Importantly, the report also reveals a more encouraging sustainability score: when weighted by volume, 72.6 percent of 2023 landings of assessed stocks monitored by FAO are estimated to originate from sustainably fished stocks, confirming that larger and more productive stocks tend to be better managed. 
Reacting to the report, Michael Marriott, MSC program director for AMESA (Africa, Middle East and South Asia), said: 
“The FAO’s new data shows very clearly that overfishing continues to be a serious global problem. Overfishing threatens ocean biodiversity, livelihoods and especially food security. Something that this report makes abundantly clear, with new statistics showing that the trade in aquatic animal products (wild and farmed) now rivals the terrestrial meat trade in value.  
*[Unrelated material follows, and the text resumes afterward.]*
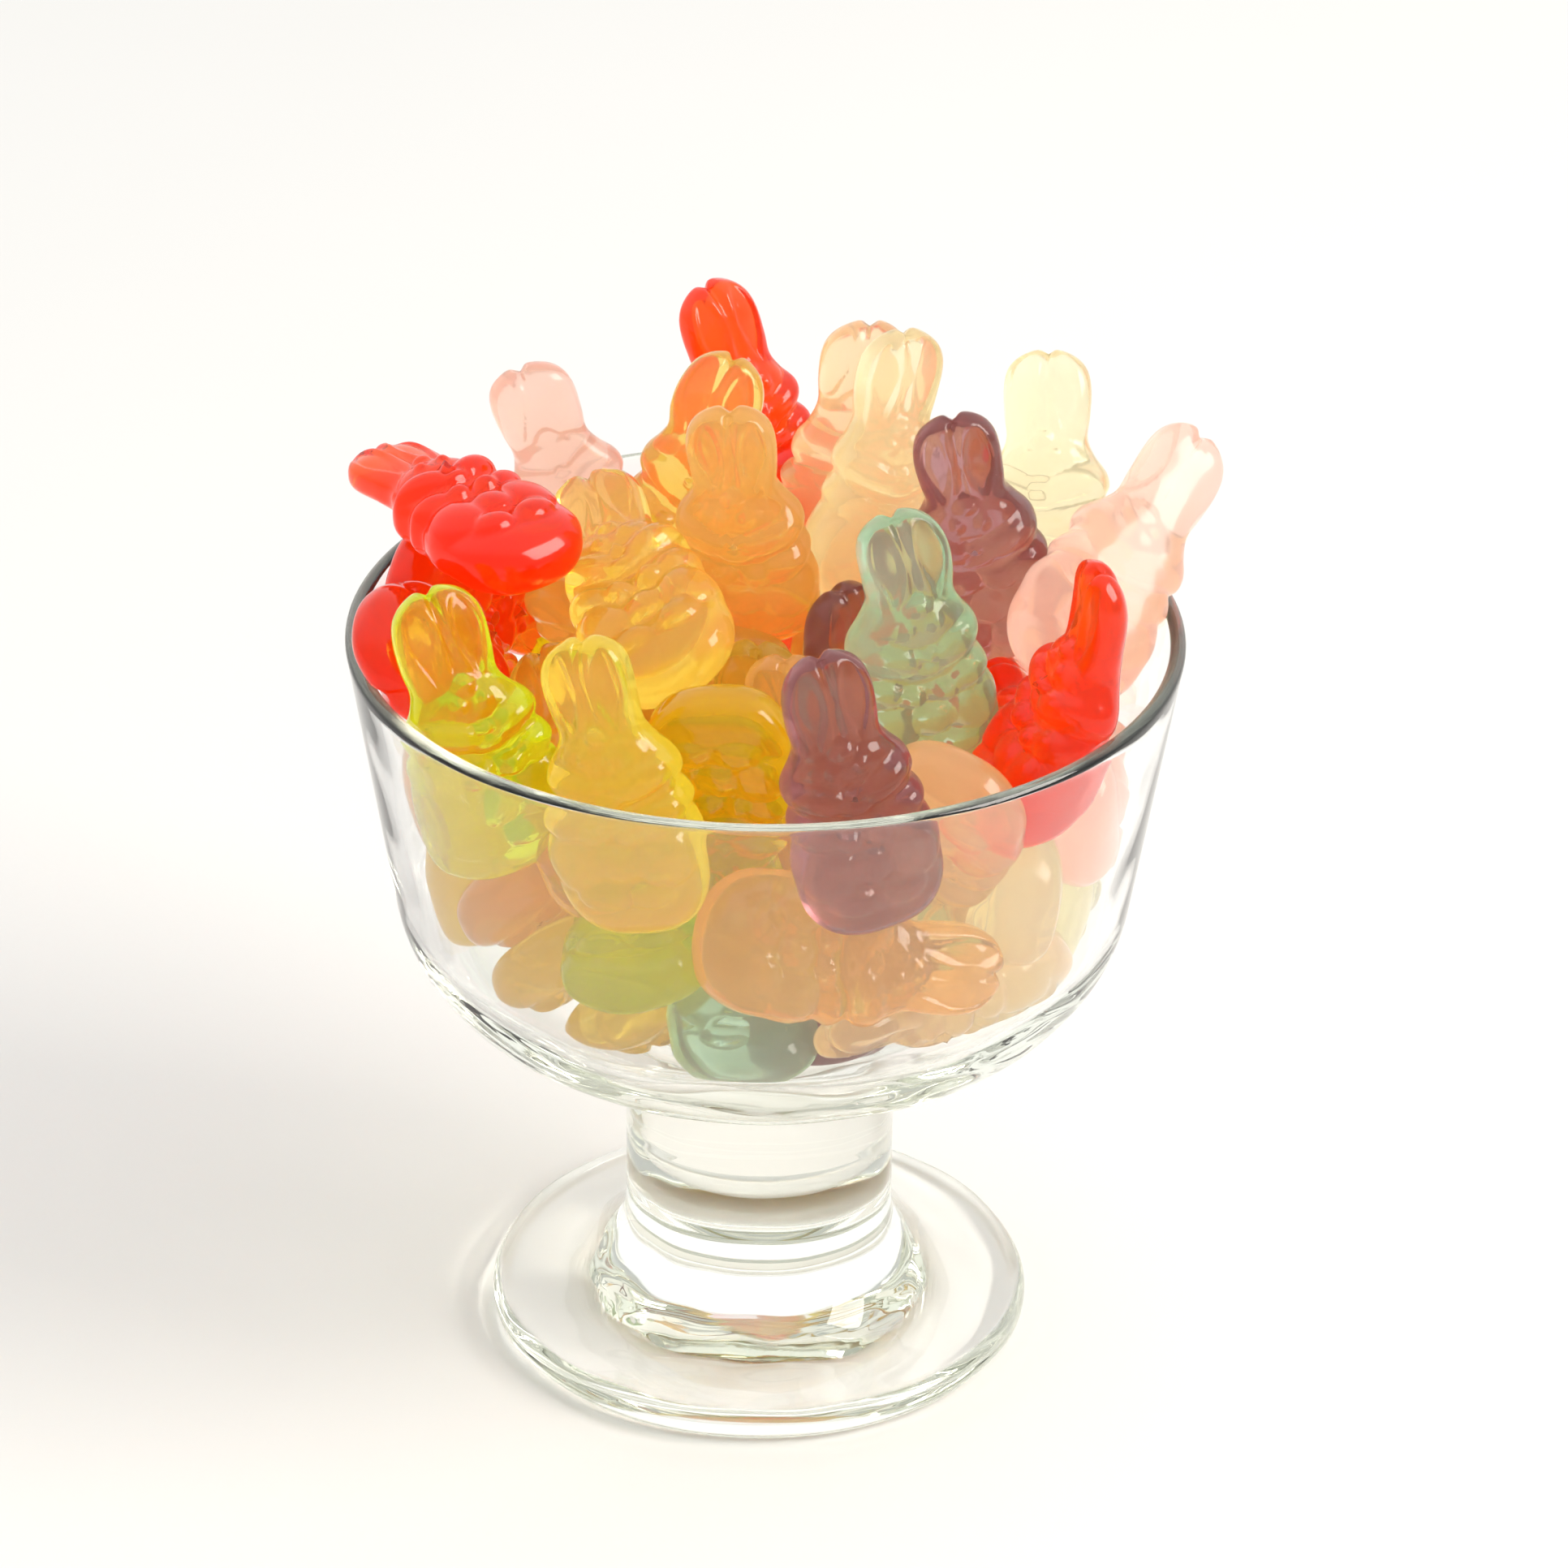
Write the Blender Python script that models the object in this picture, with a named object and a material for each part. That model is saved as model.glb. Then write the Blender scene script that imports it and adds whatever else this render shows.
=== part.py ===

“The more detailed picture of overfishing levels in the report gives both cause for hope and a stark warning. When fisheries are well managed, they have healthier stocks, but when management is lacking, stocks suffer. The data shows us that sustainable management works but is not being universally applied. 
“We have the solutions: science-based management, catch limits grounded in robust stock assessment, independent verification, and an end to illegal, unreported and unregulated fishing. If we want to protect our ocean and its resources, we must act faster and extend these tools and support to the fisheries and regions that need them most. Governments, fisheries, scientists, NGOs, retailers and consumers must all work together. This report shows exactly where those efforts must be targeted.”